- INSTRUCTION -
Write out the listing beneath this instruction in its entirety, exactly as it reads.

- DATA SHOWN -
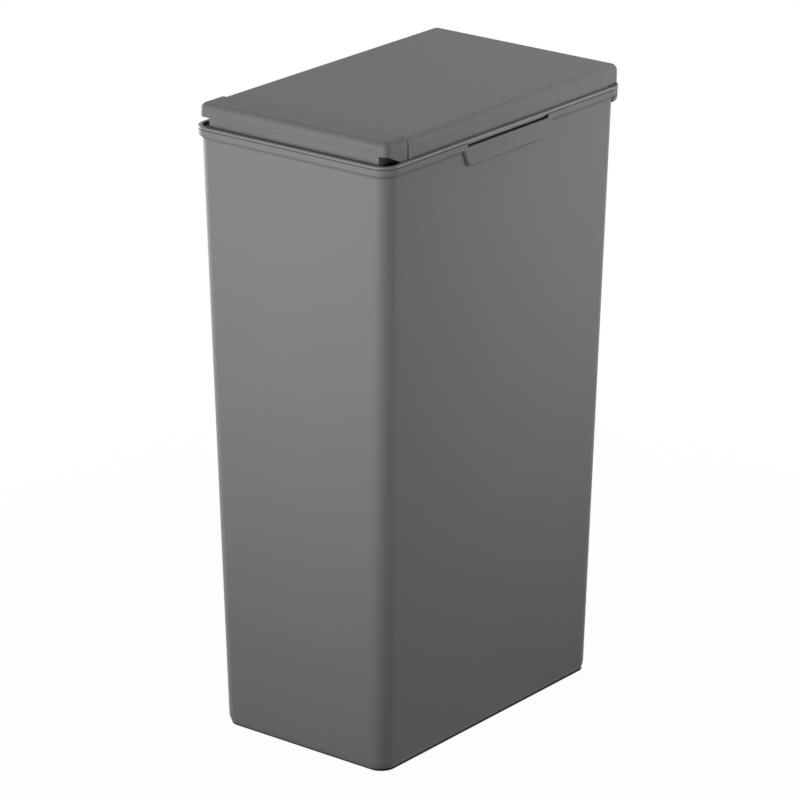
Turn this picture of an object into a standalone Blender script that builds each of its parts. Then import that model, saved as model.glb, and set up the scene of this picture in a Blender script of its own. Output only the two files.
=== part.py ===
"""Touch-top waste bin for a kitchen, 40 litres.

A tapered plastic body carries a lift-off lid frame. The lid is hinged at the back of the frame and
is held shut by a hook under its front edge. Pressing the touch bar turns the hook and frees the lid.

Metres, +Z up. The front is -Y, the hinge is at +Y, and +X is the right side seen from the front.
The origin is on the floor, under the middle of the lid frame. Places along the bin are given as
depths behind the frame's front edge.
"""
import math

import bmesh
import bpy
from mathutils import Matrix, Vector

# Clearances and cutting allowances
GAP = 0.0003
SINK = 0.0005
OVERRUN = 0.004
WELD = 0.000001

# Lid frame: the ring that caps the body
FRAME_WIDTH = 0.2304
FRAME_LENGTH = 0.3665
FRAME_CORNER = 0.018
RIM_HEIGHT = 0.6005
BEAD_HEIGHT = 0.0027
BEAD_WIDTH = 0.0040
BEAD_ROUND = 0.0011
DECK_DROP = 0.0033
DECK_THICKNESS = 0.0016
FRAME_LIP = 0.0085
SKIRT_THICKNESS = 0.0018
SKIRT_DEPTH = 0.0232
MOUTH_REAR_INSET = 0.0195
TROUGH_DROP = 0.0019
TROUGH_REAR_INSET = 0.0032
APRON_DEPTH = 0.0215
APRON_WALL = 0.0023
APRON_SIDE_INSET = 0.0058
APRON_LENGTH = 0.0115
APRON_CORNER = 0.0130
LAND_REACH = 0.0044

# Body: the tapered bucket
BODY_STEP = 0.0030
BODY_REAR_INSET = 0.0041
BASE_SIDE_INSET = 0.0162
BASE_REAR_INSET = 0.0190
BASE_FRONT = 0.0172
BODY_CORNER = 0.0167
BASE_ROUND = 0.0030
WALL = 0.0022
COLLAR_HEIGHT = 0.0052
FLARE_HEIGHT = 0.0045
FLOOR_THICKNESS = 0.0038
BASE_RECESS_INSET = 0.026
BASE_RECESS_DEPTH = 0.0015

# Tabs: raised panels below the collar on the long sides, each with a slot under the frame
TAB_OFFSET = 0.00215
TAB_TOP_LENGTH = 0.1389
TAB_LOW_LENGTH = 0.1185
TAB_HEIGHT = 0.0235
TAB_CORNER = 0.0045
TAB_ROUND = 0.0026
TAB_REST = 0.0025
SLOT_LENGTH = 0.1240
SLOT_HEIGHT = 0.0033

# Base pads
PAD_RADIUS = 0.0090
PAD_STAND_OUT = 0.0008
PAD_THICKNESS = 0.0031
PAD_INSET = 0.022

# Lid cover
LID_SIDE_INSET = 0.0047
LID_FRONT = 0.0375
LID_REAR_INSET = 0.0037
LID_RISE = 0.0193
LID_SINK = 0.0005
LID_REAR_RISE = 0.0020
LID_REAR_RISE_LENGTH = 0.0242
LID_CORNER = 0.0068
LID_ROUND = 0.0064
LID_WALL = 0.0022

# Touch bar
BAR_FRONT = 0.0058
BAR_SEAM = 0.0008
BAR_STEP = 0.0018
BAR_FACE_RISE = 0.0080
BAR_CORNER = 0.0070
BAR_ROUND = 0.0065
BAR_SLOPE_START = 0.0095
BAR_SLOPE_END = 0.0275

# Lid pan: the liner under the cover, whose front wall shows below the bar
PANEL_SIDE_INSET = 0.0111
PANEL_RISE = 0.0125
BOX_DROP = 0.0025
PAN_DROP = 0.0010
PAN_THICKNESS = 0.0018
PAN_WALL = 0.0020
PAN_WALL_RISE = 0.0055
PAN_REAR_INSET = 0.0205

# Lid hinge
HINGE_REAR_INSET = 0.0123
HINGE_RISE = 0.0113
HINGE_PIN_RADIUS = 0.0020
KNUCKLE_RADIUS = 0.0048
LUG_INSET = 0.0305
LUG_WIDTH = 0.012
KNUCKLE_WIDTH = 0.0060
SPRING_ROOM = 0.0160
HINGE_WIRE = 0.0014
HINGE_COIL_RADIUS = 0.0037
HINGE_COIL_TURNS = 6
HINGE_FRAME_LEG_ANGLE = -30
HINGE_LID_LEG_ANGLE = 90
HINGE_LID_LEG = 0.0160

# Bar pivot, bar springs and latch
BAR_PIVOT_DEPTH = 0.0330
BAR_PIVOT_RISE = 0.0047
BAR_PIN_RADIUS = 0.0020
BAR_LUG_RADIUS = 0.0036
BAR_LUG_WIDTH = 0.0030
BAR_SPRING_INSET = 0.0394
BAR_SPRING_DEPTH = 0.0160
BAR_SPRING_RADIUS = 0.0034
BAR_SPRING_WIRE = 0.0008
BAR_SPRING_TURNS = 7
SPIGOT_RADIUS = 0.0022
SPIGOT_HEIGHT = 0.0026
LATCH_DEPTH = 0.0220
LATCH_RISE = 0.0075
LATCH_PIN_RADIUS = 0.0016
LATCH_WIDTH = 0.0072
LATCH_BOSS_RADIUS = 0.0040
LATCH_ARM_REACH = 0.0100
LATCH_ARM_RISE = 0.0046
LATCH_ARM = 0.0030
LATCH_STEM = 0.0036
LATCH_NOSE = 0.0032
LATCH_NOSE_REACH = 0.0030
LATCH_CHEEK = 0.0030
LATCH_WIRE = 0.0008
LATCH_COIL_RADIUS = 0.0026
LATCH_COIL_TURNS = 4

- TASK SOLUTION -
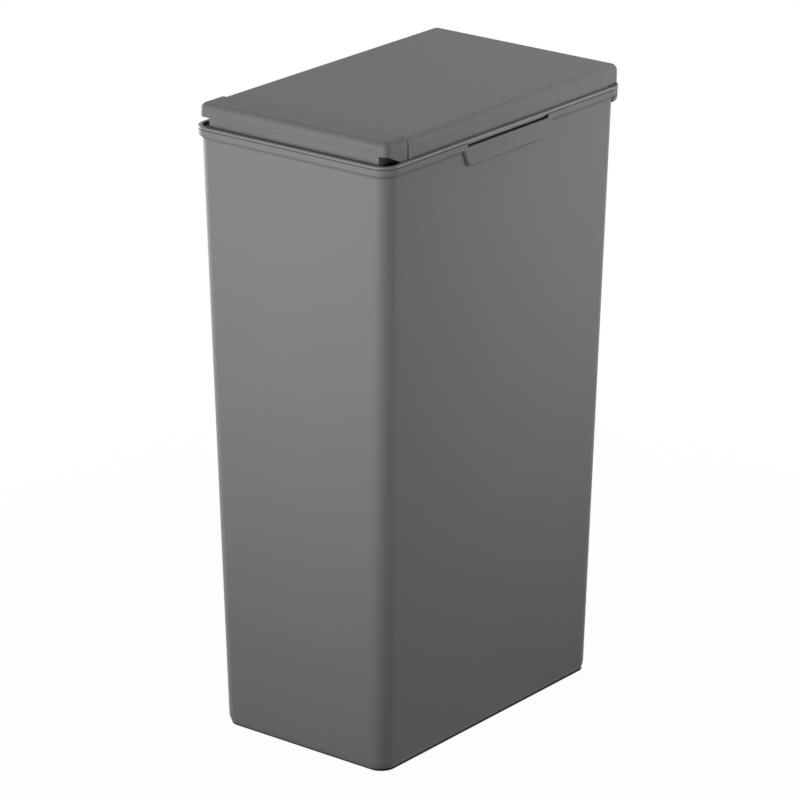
Turn this picture of an object into a standalone Blender script that builds each of its parts. Then import that model, saved as model.glb, and set up the scene of this picture in a Blender script of its own. Output only the two files.
=== part.py ===
"""Touch-top waste bin for a kitchen, 40 litres.

A tapered plastic body carries a lift-off lid frame. The lid is hinged at the back of the frame and
is held shut by a hook under its front edge. Pressing the touch bar turns the hook and frees the lid.

Metres, +Z up. The front is -Y, the hinge is at +Y, and +X is the right side seen from the front.
The origin is on the floor, under the middle of the lid frame. Places along the bin are given as
depths behind the frame's front edge.
"""
import math

import bmesh
import bpy
from mathutils import Matrix, Vector

# Clearances and cutting allowances
GAP = 0.0003
SINK = 0.0005
OVERRUN = 0.004
WELD = 0.000001

# Lid frame: the ring that caps the body
FRAME_WIDTH = 0.2304
FRAME_LENGTH = 0.3665
FRAME_CORNER = 0.018
RIM_HEIGHT = 0.6005
BEAD_HEIGHT = 0.0027
BEAD_WIDTH = 0.0040
BEAD_ROUND = 0.0011
DECK_DROP = 0.0033
DECK_THICKNESS = 0.0016
FRAME_LIP = 0.0085
SKIRT_THICKNESS = 0.0018
SKIRT_DEPTH = 0.0232
MOUTH_REAR_INSET = 0.0195
TROUGH_DROP = 0.0019
TROUGH_REAR_INSET = 0.0032
APRON_DEPTH = 0.0215
APRON_WALL = 0.0023
APRON_SIDE_INSET = 0.0058
APRON_LENGTH = 0.0115
APRON_CORNER = 0.0130
LAND_REACH = 0.0044

# Body: the tapered bucket
BODY_STEP = 0.0030
BODY_REAR_INSET = 0.0041
BASE_SIDE_INSET = 0.0162
BASE_REAR_INSET = 0.0190
BASE_FRONT = 0.0172
BODY_CORNER = 0.0167
BASE_ROUND = 0.0030
WALL = 0.0022
COLLAR_HEIGHT = 0.0052
FLARE_HEIGHT = 0.0045
FLOOR_THICKNESS = 0.0038
BASE_RECESS_INSET = 0.026
BASE_RECESS_DEPTH = 0.0015

# Tabs: raised panels below the collar on the long sides, each with a slot under the frame
TAB_OFFSET = 0.00215
TAB_TOP_LENGTH = 0.1389
TAB_LOW_LENGTH = 0.1185
TAB_HEIGHT = 0.0235
TAB_CORNER = 0.0045
TAB_ROUND = 0.0026
TAB_REST = 0.0025
SLOT_LENGTH = 0.1240
SLOT_HEIGHT = 0.0033

# Base pads
PAD_RADIUS = 0.0090
PAD_STAND_OUT = 0.0008
PAD_THICKNESS = 0.0031
PAD_INSET = 0.022

# Lid cover
LID_SIDE_INSET = 0.0047
LID_FRONT = 0.0375
LID_REAR_INSET = 0.0037
LID_RISE = 0.0193
LID_SINK = 0.0005
LID_REAR_RISE = 0.0020
LID_REAR_RISE_LENGTH = 0.0242
LID_CORNER = 0.0068
LID_ROUND = 0.0064
LID_WALL = 0.0022

# Touch bar
BAR_FRONT = 0.0058
BAR_SEAM = 0.0008
BAR_STEP = 0.0018
BAR_FACE_RISE = 0.0080
BAR_CORNER = 0.0070
BAR_ROUND = 0.0065
BAR_SLOPE_START = 0.0095
BAR_SLOPE_END = 0.0275

# Lid pan: the liner under the cover, whose front wall shows below the bar
PANEL_SIDE_INSET = 0.0111
PANEL_RISE = 0.0125
BOX_DROP = 0.0025
PAN_DROP = 0.0010
PAN_THICKNESS = 0.0018
PAN_WALL = 0.0020
PAN_WALL_RISE = 0.0055
PAN_REAR_INSET = 0.0205

# Lid hinge
HINGE_REAR_INSET = 0.0123
HINGE_RISE = 0.0113
HINGE_PIN_RADIUS = 0.0020
KNUCKLE_RADIUS = 0.0048
LUG_INSET = 0.0305
LUG_WIDTH = 0.012
KNUCKLE_WIDTH = 0.0060
SPRING_ROOM = 0.0160
HINGE_WIRE = 0.0014
HINGE_COIL_RADIUS = 0.0037
HINGE_COIL_TURNS = 6
HINGE_FRAME_LEG_ANGLE = -30
HINGE_LID_LEG_ANGLE = 90
HINGE_LID_LEG = 0.0160

# Bar pivot, bar springs and latch
BAR_PIVOT_DEPTH = 0.0330
BAR_PIVOT_RISE = 0.0047
BAR_PIN_RADIUS = 0.0020
BAR_LUG_RADIUS = 0.0036
BAR_LUG_WIDTH = 0.0030
BAR_SPRING_INSET = 0.0394
BAR_SPRING_DEPTH = 0.0160
BAR_SPRING_RADIUS = 0.0034
BAR_SPRING_WIRE = 0.0008
BAR_SPRING_TURNS = 7
SPIGOT_RADIUS = 0.0022
SPIGOT_HEIGHT = 0.0026
LATCH_DEPTH = 0.0220
LATCH_RISE = 0.0075
LATCH_PIN_RADIUS = 0.0016
LATCH_WIDTH = 0.0072
LATCH_BOSS_RADIUS = 0.0040
LATCH_ARM_REACH = 0.0100
LATCH_ARM_RISE = 0.0046
LATCH_ARM = 0.0030
LATCH_STEM = 0.0036
LATCH_NOSE = 0.0032
LATCH_NOSE_REACH = 0.0030
LATCH_CHEEK = 0.0030
LATCH_WIRE = 0.0008
LATCH_COIL_RADIUS = 0.0026
LATCH_COIL_TURNS = 4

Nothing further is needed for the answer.